-- Start --

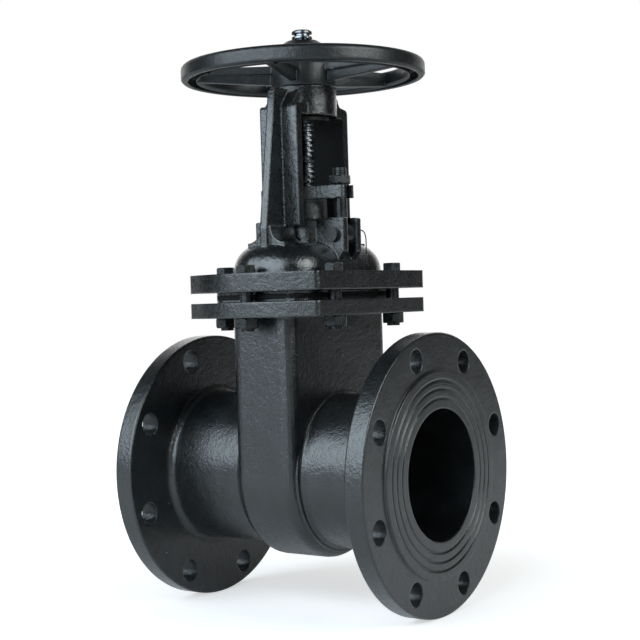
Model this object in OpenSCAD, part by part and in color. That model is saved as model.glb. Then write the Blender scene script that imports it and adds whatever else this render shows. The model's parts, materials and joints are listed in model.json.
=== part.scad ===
// Parallel double disc gate valve with a rising stem and an outside yoke.
// Origin: centre of the inlet flange's raised face. +X runs along the pipe to the outlet, +Z up the stem.

/* [Pipe ends] */
// Distance between the two raised faces
face_to_face = 230; // [215:1:260]
// Diameter of the waterway
bore_d = 98; // [90:1:100]
// Outside diameter of the end flanges
flange_d = 210; // [206:1:230]
// Thickness of an end flange behind its raised face
flange_t = 15.3; // [12:0.1:20]
// Step from the raised face's edge to the bolt circle
raised_step = 12.5; // [11:0.5:15]
// Height of the raised face
raised_h = 2; // [1.5:0.5:3]
// Distance from a bolt hole's centre to the flange's edge
hole_edge = 15; // [14:0.5:20]
// Diameter of a pipe bolt hole
bolt_hole_d = 17.5; // [14:0.5:19]
// Number of pipe bolt holes in each flange
bolt_holes = 8; // [4:4:8]
// How far the hole pattern is turned from straddling the stem
hole_turn = -3.2; // [-5:0.1:5]
// Outside diameter of the two necks
neck_d = 118; // [114:1:122]
// Fillet where a neck meets its flange
flange_fillet = 6; // [3:0.5:8]
// Fillet where a neck meets the body
body_fillet = 3; // [2:0.5:4]
// Places of the turned sealing grooves, as parts of the way from the bore to the raised face's edge
groove_places = [0.267, 0.509, 0.733];
// Width of a sealing groove
groove_w = 1.6; // [1:0.1:2.5]

/* [Body] */
// Width of the body along the pipe
body_w = 56; // [54:1:70]
// Wall of the body towards the pipe ends
body_wall = 7; // [6:0.5:8]
// Wall of the body beside the gate
side_wall = 8; // [6:0.5:10]
// Gap between the discs' edge and the chamber round them
chamber_gap = 5; // [3:0.5:6]
// Radius of the body's outside corners
body_corner_r = 10; // [6:0.5:12]
// Height of the body flange's underside above the bore axis
body_flange_z = 119.8; // [112:0.2:135]
// Thickness of the body flange
body_flange_t = 11.4; // [9:0.2:16]
// Width of the bonnet joint flanges along the pipe
joint_w = 120; // [118:1:130]
// Reach of the bonnet joint flanges past the body, across the pipe
joint_reach = 23; // [20:1:28]
// Distance from the end of a joint flange to its slanted corners
joint_slant = 16.5; // [14:0.5:20]
// Length of the short flange ends before they are rounded
joint_end = 50; // [44:1:60]
// Radius of the bow at the short flange ends
joint_end_r = 90; // [40:5:95]

/* [Bonnet] */
// Height of the facing on each side of the bonnet gasket
facing_h = 2.3; // [1:0.1:4]
// Thickness of the bonnet gasket
gasket_t = 3; // [1.5:0.1:4]
// Thickness of the bonnet flange
bonnet_flange_t = 13.8; // [10:0.1:16]
// Height of the dome above the bonnet flange
dome_h = 22.7; // [22:0.1:32]
// Width of the dome along the pipe
dome_w = 76; // [74:1:80]
// How far the dome stands out past the body, across the pipe
dome_past = 1; // [0.5:0.5:5]
// Radius of the dome's upper edge
dome_edge_r = 22; // [14:1:22]
// How far the bonnet flange is ground away under its far end
end_relief = 2.4; // [0:0.2:4]
// Diameter of the bonnet bolts
bonnet_bolt_d = 10; // [8:1:12]
// Width across flats of the bonnet bolts' heads
head_af = 13; // [13:0.5:17]
// Width across flats of the nuts
nut_af = 16; // [16:0.5:19]

/* [Yoke] */
// Height from the top of the dome to the underside of the yoke hub
yoke_window_h = 97.7; // [92:0.1:130]
// Width of each yoke arm along the pipe
arm_w = 34; // [28:1:38]
// Thickness of each yoke arm
arm_t = 6.7; // [5:0.1:9]
// Clear distance between the two arms
arm_gap = 55.8; // [52:0.2:62]
// Thickness of the rib on the outside of each arm
rib_t = 6; // [4:0.5:9]
// Reach of the rib from the stem axis at its top
rib_top = 44.5; // [42:0.5:50]
// Reach of the rib from the stem axis at its foot
rib_foot = 57.5; // [56:0.5:62]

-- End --

**WHAT YOU ARE ASKED TO DO**
Print all of the data exactly as it was given.

**PROBLEM SOLUTION**
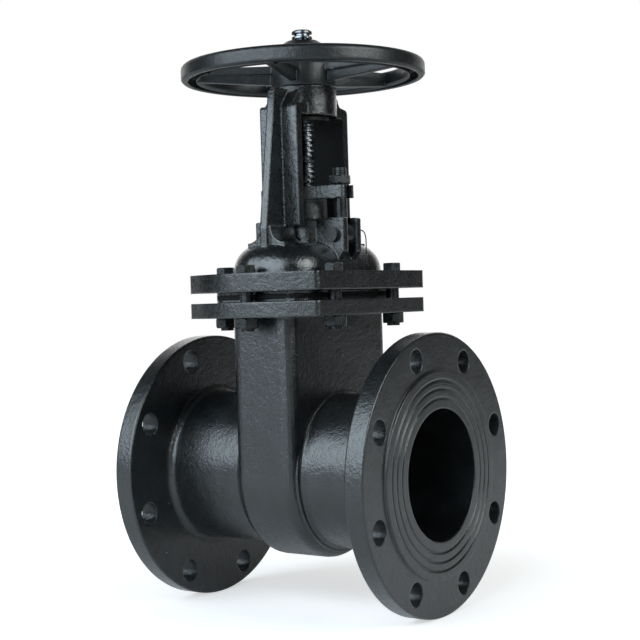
Model this object in OpenSCAD, part by part and in color. That model is saved as model.glb. Then write the Blender scene script that imports it and adds whatever else this render shows. The model's parts, materials and joints are listed in model.json.
=== part.scad ===
// Parallel double disc gate valve with a rising stem and an outside yoke.
// Origin: centre of the inlet flange's raised face. +X runs along the pipe to the outlet, +Z up the stem.

/* [Pipe ends] */
// Distance between the two raised faces
face_to_face = 230; // [215:1:260]
// Diameter of the waterway
bore_d = 98; // [90:1:100]
// Outside diameter of the end flanges
flange_d = 210; // [206:1:230]
// Thickness of an end flange behind its raised face
flange_t = 15.3; // [12:0.1:20]
// Step from the raised face's edge to the bolt circle
raised_step = 12.5; // [11:0.5:15]
// Height of the raised face
raised_h = 2; // [1.5:0.5:3]
// Distance from a bolt hole's centre to the flange's edge
hole_edge = 15; // [14:0.5:20]
// Diameter of a pipe bolt hole
bolt_hole_d = 17.5; // [14:0.5:19]
// Number of pipe bolt holes in each flange
bolt_holes = 8; // [4:4:8]
// How far the hole pattern is turned from straddling the stem
hole_turn = -3.2; // [-5:0.1:5]
// Outside diameter of the two necks
neck_d = 118; // [114:1:122]
// Fillet where a neck meets its flange
flange_fillet = 6; // [3:0.5:8]
// Fillet where a neck meets the body
body_fillet = 3; // [2:0.5:4]
// Places of the turned sealing grooves, as parts of the way from the bore to the raised face's edge
groove_places = [0.267, 0.509, 0.733];
// Width of a sealing groove
groove_w = 1.6; // [1:0.1:2.5]

/* [Body] */
// Width of the body along the pipe
body_w = 56; // [54:1:70]
// Wall of the body towards the pipe ends
body_wall = 7; // [6:0.5:8]
// Wall of the body beside the gate
side_wall = 8; // [6:0.5:10]
// Gap between the discs' edge and the chamber round them
chamber_gap = 5; // [3:0.5:6]
// Radius of the body's outside corners
body_corner_r = 10; // [6:0.5:12]
// Height of the body flange's underside above the bore axis
body_flange_z = 119.8; // [112:0.2:135]
// Thickness of the body flange
body_flange_t = 11.4; // [9:0.2:16]
// Width of the bonnet joint flanges along the pipe
joint_w = 120; // [118:1:130]
// Reach of the bonnet joint flanges past the body, across the pipe
joint_reach = 23; // [20:1:28]
// Distance from the end of a joint flange to its slanted corners
joint_slant = 16.5; // [14:0.5:20]
// Length of the short flange ends before they are rounded
joint_end = 50; // [44:1:60]
// Radius of the bow at the short flange ends
joint_end_r = 90; // [40:5:95]

/* [Bonnet] */
// Height of the facing on each side of the bonnet gasket
facing_h = 2.3; // [1:0.1:4]
// Thickness of the bonnet gasket
gasket_t = 3; // [1.5:0.1:4]
// Thickness of the bonnet flange
bonnet_flange_t = 13.8; // [10:0.1:16]
// Height of the dome above the bonnet flange
dome_h = 22.7; // [22:0.1:32]
// Width of the dome along the pipe
dome_w = 76; // [74:1:80]
// How far the dome stands out past the body, across the pipe
dome_past = 1; // [0.5:0.5:5]
// Radius of the dome's upper edge
dome_edge_r = 22; // [14:1:22]
// How far the bonnet flange is ground away under its far end
end_relief = 2.4; // [0:0.2:4]
// Diameter of the bonnet bolts
bonnet_bolt_d = 10; // [8:1:12]
// Width across flats of the bonnet bolts' heads
head_af = 13; // [13:0.5:17]
// Width across flats of the nuts
nut_af = 16; // [16:0.5:19]

/* [Yoke] */
// Height from the top of the dome to the underside of the yoke hub
yoke_window_h = 97.7; // [92:0.1:130]
// Width of each yoke arm along the pipe
arm_w = 34; // [28:1:38]
// Thickness of each yoke arm
arm_t = 6.7; // [5:0.1:9]
// Clear distance between the two arms
arm_gap = 55.8; // [52:0.2:62]
// Thickness of the rib on the outside of each arm
rib_t = 6; // [4:0.5:9]
// Reach of the rib from the stem axis at its top
rib_top = 44.5; // [42:0.5:50]
// Reach of the rib from the stem axis at its foot
rib_foot = 57.5; // [56:0.5:62]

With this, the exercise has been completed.